▽

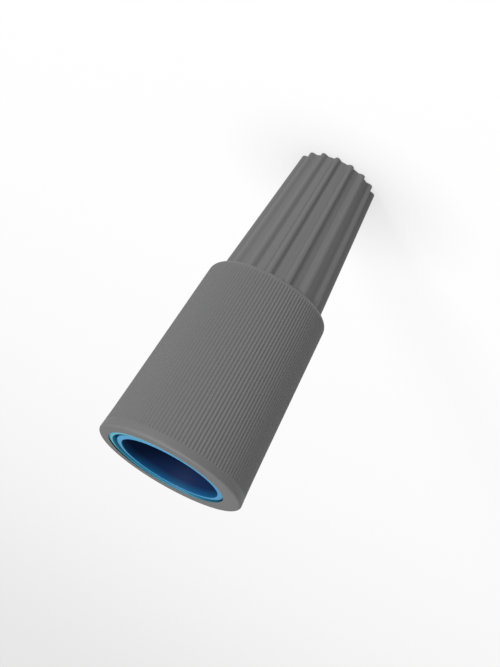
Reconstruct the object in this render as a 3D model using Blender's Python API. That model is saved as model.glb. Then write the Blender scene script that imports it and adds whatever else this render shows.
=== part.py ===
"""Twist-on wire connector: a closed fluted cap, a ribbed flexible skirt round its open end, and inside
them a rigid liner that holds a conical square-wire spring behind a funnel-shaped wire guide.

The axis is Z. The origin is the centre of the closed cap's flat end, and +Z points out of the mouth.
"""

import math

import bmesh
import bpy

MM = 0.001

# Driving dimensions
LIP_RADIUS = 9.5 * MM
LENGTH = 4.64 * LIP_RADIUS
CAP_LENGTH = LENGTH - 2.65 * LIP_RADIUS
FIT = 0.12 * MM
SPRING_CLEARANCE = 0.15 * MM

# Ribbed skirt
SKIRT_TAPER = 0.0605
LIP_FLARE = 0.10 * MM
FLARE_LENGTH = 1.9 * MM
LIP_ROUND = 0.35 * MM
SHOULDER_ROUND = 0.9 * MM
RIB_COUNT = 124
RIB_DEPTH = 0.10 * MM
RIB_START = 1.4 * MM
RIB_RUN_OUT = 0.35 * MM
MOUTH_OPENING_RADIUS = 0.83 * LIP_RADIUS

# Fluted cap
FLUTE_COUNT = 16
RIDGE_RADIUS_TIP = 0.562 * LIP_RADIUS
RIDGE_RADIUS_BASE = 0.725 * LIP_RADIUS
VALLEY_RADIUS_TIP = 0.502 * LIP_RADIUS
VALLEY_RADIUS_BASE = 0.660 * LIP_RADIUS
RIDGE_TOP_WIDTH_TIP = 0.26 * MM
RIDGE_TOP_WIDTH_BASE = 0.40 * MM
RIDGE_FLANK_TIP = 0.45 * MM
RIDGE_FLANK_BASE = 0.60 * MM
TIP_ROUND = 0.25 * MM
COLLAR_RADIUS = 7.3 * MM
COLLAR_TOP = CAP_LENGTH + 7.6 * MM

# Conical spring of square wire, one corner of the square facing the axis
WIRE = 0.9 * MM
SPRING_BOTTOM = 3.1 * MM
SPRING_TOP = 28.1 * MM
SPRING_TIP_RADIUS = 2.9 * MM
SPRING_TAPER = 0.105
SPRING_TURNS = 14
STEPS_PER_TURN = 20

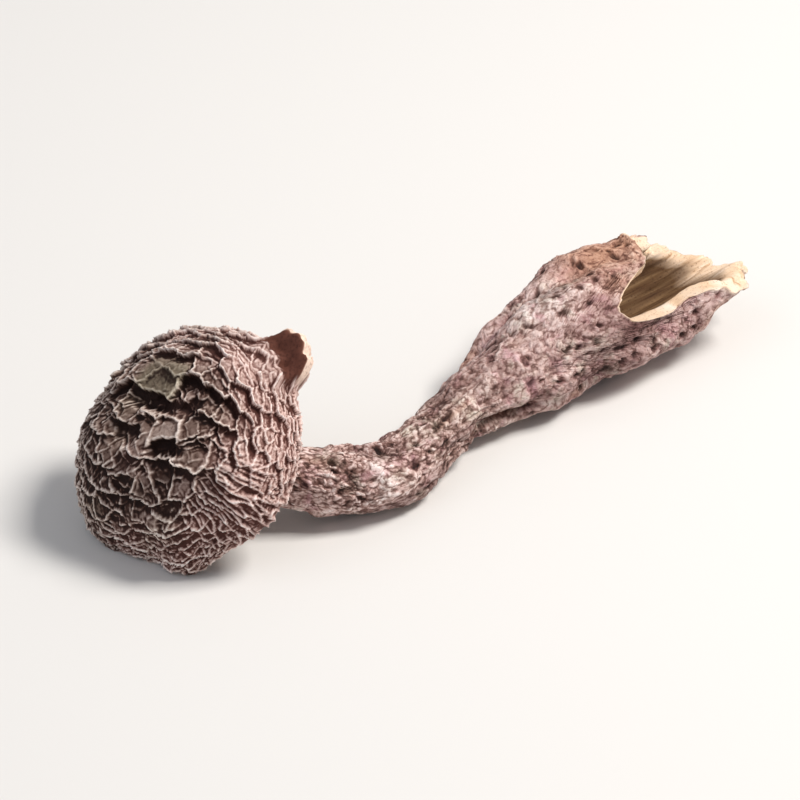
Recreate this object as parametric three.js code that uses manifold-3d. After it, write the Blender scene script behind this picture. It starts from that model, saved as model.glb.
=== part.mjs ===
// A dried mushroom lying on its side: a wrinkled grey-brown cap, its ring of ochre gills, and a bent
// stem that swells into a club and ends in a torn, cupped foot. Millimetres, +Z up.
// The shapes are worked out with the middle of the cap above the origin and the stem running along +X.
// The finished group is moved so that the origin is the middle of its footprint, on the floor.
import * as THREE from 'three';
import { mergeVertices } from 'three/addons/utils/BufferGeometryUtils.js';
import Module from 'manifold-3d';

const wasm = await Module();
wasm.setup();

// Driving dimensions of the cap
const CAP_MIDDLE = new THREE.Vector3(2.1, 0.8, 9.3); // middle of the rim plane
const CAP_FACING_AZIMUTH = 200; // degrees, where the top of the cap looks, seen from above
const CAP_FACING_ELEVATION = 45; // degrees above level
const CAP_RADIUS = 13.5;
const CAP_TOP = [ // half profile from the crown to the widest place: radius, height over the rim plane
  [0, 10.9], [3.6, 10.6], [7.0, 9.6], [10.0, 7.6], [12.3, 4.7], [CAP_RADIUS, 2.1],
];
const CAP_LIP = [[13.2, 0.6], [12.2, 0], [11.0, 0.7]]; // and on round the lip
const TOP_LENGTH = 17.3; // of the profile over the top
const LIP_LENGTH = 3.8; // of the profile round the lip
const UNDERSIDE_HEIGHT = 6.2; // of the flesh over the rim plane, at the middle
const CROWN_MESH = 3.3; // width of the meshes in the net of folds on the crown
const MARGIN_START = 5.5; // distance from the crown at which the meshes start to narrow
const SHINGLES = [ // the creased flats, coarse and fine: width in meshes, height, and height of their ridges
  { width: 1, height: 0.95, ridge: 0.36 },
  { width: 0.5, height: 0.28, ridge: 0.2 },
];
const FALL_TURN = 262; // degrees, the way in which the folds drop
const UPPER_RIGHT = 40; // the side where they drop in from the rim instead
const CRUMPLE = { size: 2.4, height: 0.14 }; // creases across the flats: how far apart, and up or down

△
▽

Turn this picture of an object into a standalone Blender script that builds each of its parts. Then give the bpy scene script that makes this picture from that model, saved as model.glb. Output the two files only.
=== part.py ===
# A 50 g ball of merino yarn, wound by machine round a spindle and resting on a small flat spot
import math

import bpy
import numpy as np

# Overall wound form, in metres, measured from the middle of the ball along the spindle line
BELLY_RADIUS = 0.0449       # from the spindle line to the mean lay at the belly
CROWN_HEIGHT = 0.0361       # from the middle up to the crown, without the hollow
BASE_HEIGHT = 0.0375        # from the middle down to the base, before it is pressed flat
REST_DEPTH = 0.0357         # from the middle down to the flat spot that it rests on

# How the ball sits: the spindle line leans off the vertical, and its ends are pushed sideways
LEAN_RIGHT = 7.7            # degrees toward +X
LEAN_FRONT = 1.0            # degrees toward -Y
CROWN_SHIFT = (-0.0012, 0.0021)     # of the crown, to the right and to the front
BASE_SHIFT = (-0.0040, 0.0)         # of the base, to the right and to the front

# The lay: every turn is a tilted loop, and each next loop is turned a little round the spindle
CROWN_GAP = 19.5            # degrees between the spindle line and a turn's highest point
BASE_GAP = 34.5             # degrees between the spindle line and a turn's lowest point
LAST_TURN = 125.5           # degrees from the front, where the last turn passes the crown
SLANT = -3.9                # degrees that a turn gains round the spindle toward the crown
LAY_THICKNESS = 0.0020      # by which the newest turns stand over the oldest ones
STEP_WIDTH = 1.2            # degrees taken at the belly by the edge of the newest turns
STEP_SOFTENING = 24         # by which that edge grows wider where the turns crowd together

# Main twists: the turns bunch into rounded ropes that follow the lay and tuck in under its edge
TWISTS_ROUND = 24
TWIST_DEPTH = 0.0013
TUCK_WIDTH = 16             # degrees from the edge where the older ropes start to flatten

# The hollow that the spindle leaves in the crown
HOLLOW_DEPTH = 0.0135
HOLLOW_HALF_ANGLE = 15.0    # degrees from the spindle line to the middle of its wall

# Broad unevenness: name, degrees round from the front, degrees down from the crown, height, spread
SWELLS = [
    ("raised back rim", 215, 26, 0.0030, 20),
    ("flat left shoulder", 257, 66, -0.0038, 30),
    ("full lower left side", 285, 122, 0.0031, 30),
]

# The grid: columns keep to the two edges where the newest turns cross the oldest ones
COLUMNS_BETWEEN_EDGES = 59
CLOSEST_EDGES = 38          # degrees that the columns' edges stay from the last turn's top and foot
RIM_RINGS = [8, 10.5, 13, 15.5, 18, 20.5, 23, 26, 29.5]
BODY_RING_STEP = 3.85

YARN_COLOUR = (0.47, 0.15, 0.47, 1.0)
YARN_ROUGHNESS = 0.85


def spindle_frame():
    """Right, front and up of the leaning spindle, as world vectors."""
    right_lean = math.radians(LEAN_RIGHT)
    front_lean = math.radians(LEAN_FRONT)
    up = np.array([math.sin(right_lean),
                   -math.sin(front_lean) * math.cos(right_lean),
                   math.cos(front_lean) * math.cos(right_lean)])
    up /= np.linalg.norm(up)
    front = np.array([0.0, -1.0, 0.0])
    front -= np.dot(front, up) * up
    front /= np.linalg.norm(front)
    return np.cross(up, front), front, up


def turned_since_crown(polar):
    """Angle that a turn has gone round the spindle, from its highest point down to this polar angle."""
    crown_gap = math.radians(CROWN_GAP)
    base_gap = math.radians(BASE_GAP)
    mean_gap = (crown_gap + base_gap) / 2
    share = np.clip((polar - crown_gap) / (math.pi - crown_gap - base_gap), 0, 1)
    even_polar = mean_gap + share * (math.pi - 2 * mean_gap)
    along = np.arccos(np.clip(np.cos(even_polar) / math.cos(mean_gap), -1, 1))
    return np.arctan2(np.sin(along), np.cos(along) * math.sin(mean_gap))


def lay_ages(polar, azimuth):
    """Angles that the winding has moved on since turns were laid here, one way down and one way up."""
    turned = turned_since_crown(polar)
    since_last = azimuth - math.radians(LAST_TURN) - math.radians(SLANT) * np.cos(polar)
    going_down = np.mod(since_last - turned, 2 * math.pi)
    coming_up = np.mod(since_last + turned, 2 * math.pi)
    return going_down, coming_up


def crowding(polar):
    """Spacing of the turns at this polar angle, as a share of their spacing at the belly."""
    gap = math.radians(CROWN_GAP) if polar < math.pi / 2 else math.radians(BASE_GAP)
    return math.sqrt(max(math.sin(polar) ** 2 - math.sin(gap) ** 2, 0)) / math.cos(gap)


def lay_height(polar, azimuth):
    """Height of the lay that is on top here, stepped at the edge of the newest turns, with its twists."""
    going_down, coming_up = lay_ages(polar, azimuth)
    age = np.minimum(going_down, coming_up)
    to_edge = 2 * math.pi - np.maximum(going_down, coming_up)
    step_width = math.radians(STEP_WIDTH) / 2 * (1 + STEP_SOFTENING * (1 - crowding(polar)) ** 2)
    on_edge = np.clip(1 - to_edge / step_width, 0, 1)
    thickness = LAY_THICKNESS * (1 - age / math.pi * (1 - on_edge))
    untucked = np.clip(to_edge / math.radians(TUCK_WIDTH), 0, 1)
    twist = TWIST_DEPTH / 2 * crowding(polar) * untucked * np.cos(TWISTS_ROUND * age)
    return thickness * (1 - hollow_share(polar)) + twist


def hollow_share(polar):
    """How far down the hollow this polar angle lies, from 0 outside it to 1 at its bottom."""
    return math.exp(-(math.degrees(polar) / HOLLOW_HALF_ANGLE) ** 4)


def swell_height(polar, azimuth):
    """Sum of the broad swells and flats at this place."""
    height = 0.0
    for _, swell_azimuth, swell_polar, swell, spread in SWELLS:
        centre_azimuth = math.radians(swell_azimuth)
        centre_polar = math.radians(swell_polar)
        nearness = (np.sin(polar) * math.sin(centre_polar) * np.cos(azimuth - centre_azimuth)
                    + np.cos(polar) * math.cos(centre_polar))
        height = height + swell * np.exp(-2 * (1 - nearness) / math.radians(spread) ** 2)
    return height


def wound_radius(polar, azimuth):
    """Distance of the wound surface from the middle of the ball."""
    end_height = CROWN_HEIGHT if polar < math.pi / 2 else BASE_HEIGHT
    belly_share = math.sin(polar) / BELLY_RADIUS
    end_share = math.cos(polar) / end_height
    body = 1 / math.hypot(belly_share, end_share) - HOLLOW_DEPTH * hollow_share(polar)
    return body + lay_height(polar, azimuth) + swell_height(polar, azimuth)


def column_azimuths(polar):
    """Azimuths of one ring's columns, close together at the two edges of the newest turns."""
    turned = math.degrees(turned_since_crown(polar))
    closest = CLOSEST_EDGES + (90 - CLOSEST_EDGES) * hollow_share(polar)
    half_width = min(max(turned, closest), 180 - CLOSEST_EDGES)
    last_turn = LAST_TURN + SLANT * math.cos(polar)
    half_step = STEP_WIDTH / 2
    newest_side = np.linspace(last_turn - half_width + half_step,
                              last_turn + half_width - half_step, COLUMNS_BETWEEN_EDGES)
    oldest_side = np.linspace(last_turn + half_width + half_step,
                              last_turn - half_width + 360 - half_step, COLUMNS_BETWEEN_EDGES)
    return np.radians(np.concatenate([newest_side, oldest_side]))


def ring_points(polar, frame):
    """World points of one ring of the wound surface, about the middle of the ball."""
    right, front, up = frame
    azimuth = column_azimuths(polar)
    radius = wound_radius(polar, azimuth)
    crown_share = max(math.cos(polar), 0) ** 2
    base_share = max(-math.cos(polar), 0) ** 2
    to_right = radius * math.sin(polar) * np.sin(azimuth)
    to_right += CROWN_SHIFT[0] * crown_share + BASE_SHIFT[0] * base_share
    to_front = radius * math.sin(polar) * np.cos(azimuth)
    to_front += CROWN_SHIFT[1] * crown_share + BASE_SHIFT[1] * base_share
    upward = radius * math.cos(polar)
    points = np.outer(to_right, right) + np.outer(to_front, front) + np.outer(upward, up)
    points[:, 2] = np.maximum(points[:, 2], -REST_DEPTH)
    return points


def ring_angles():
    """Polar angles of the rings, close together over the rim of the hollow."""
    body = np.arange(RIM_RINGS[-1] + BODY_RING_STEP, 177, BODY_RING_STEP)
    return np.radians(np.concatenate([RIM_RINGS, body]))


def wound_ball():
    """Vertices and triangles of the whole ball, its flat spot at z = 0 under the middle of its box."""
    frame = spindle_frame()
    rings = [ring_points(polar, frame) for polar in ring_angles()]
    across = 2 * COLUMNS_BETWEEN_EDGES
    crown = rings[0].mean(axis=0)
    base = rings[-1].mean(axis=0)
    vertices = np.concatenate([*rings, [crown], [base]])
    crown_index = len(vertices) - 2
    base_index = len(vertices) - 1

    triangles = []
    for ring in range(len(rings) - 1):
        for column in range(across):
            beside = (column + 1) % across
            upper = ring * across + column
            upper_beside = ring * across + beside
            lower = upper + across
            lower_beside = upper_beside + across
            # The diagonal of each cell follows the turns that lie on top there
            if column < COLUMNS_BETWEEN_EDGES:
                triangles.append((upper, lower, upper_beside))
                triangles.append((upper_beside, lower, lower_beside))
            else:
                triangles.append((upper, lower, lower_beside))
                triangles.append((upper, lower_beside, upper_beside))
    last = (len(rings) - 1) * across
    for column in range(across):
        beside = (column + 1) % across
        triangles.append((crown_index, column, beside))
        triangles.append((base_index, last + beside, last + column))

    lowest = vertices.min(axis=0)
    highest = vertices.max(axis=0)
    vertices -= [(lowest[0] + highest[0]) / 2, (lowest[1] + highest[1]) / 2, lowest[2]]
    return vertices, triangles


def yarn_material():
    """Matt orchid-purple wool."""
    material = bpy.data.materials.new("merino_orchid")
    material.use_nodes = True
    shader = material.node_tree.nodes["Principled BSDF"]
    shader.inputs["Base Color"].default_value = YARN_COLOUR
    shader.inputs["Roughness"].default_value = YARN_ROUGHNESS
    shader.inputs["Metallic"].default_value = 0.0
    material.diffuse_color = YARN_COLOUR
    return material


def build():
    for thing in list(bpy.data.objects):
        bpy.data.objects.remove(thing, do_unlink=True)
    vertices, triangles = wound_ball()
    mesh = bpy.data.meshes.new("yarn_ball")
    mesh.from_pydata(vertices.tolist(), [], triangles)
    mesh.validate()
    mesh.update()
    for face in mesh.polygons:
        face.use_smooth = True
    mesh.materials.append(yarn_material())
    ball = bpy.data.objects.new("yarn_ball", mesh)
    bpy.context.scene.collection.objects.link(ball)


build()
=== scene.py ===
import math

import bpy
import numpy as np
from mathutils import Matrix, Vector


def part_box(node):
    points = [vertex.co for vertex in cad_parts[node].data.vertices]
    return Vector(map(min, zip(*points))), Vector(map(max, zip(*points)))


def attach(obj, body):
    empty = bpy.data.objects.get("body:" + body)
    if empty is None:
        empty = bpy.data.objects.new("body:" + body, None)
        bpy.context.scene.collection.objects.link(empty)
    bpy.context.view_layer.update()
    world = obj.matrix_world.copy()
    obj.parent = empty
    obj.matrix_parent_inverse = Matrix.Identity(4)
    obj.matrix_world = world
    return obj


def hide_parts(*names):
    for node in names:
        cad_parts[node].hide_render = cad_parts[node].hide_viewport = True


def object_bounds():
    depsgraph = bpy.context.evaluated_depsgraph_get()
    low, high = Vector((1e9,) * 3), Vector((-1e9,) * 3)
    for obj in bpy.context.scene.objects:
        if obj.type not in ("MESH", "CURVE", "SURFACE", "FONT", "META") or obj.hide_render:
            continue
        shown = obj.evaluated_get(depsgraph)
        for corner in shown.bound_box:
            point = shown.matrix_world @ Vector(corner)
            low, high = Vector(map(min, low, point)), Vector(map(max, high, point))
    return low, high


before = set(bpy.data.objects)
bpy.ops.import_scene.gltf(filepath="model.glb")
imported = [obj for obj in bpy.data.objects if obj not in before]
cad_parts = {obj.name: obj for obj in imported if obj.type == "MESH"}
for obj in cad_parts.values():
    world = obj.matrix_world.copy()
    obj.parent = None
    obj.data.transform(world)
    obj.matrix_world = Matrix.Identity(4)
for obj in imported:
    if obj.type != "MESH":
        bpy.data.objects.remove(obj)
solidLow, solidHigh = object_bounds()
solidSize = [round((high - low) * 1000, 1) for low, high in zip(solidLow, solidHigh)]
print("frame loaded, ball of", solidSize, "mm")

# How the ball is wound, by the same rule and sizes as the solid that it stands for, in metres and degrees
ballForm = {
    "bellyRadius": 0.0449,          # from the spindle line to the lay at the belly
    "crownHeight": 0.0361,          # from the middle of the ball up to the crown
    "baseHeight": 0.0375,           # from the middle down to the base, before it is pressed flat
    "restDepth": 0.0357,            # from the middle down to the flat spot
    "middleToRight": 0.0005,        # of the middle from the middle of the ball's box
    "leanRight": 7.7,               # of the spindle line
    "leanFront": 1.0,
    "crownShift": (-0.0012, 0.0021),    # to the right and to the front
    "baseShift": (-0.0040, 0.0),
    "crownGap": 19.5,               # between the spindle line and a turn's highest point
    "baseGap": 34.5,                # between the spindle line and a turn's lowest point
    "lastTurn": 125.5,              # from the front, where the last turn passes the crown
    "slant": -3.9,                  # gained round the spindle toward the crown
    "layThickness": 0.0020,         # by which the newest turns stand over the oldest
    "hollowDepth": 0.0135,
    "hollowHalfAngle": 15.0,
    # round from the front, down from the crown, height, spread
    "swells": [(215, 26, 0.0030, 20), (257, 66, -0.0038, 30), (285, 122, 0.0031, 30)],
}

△
▽

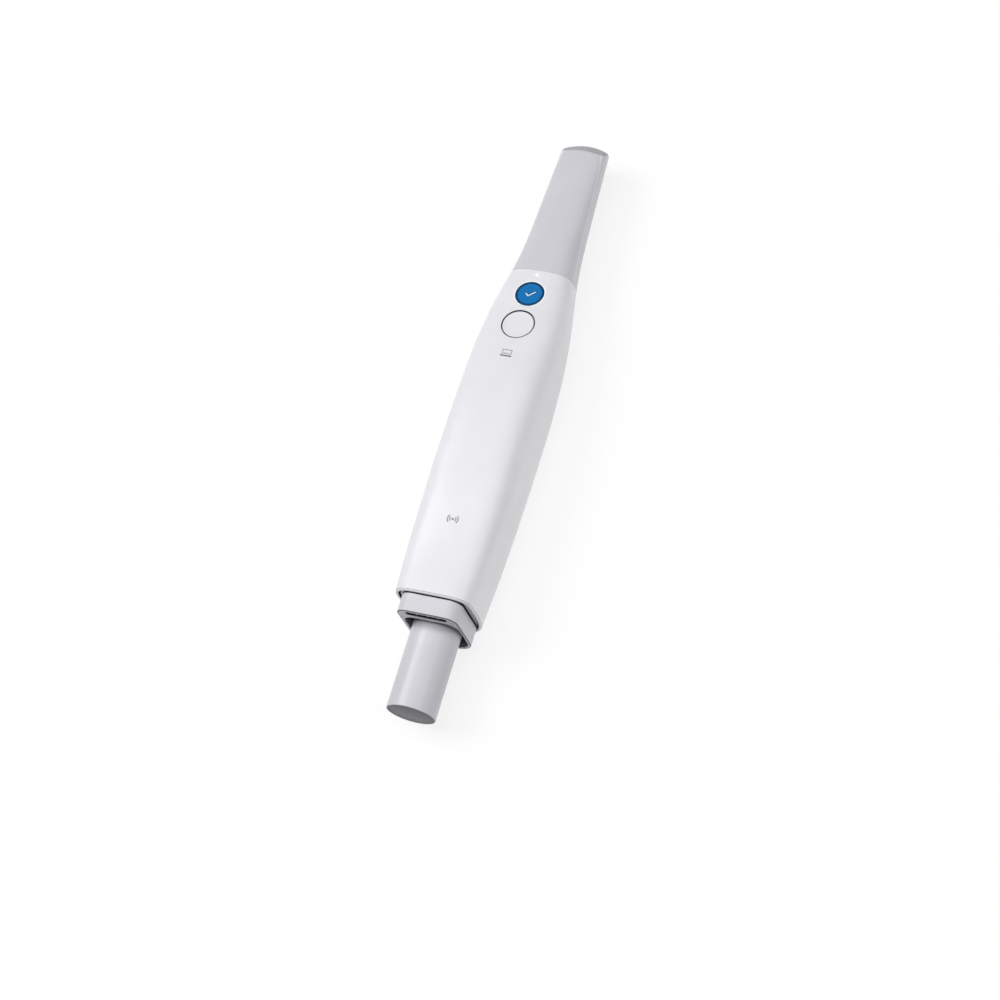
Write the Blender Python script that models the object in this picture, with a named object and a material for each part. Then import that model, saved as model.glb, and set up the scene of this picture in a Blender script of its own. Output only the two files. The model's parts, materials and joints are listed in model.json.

△

INSTRUCTIONS TO FOLLOW:
Look back at the data above. Transcribe exactly the lines starting at the line that contains "lowest = vertices.min(axis=0)" and ending at the line that contains "shown = obj.evaluated_get(depsgraph)".

REPLY:
    lowest = vertices.min(axis=0)
    highest = vertices.max(axis=0)
    vertices -= [(lowest[0] + highest[0]) / 2, (lowest[1] + highest[1]) / 2, lowest[2]]
    return vertices, triangles


def yarn_material():
    """Matt orchid-purple wool."""
    material = bpy.data.materials.new("merino_orchid")
    material.use_nodes = True
    shader = material.node_tree.nodes["Principled BSDF"]
    shader.inputs["Base Color"].default_value = YARN_COLOUR
    shader.inputs["Roughness"].default_value = YARN_ROUGHNESS
    shader.inputs["Metallic"].default_value = 0.0
    material.diffuse_color = YARN_COLOUR
    return material


def build():
    for thing in list(bpy.data.objects):
        bpy.data.objects.remove(thing, do_unlink=True)
    vertices, triangles = wound_ball()
    mesh = bpy.data.meshes.new("yarn_ball")
    mesh.from_pydata(vertices.tolist(), [], triangles)
    mesh.validate()
    mesh.update()
    for face in mesh.polygons:
        face.use_smooth = True
    mesh.materials.append(yarn_material())
    ball = bpy.data.objects.new("yarn_ball", mesh)
    bpy.context.scene.collection.objects.link(ball)


build()
=== scene.py ===
import math

import bpy
import numpy as np
from mathutils import Matrix, Vector


def part_box(node):
    points = [vertex.co for vertex in cad_parts[node].data.vertices]
    return Vector(map(min, zip(*points))), Vector(map(max, zip(*points)))


def attach(obj, body):
    empty = bpy.data.objects.get("body:" + body)
    if empty is None:
        empty = bpy.data.objects.new("body:" + body, None)
        bpy.context.scene.collection.objects.link(empty)
    bpy.context.view_layer.update()
    world = obj.matrix_world.copy()
    obj.parent = empty
    obj.matrix_parent_inverse = Matrix.Identity(4)
    obj.matrix_world = world
    return obj


def hide_parts(*names):
    for node in names:
        cad_parts[node].hide_render = cad_parts[node].hide_viewport = True


def object_bounds():
    depsgraph = bpy.context.evaluated_depsgraph_get()
    low, high = Vector((1e9,) * 3), Vector((-1e9,) * 3)
    for obj in bpy.context.scene.objects:
        if obj.type not in ("MESH", "CURVE", "SURFACE", "FONT", "META") or obj.hide_render:
            continue
        shown = obj.evaluated_get(depsgraph)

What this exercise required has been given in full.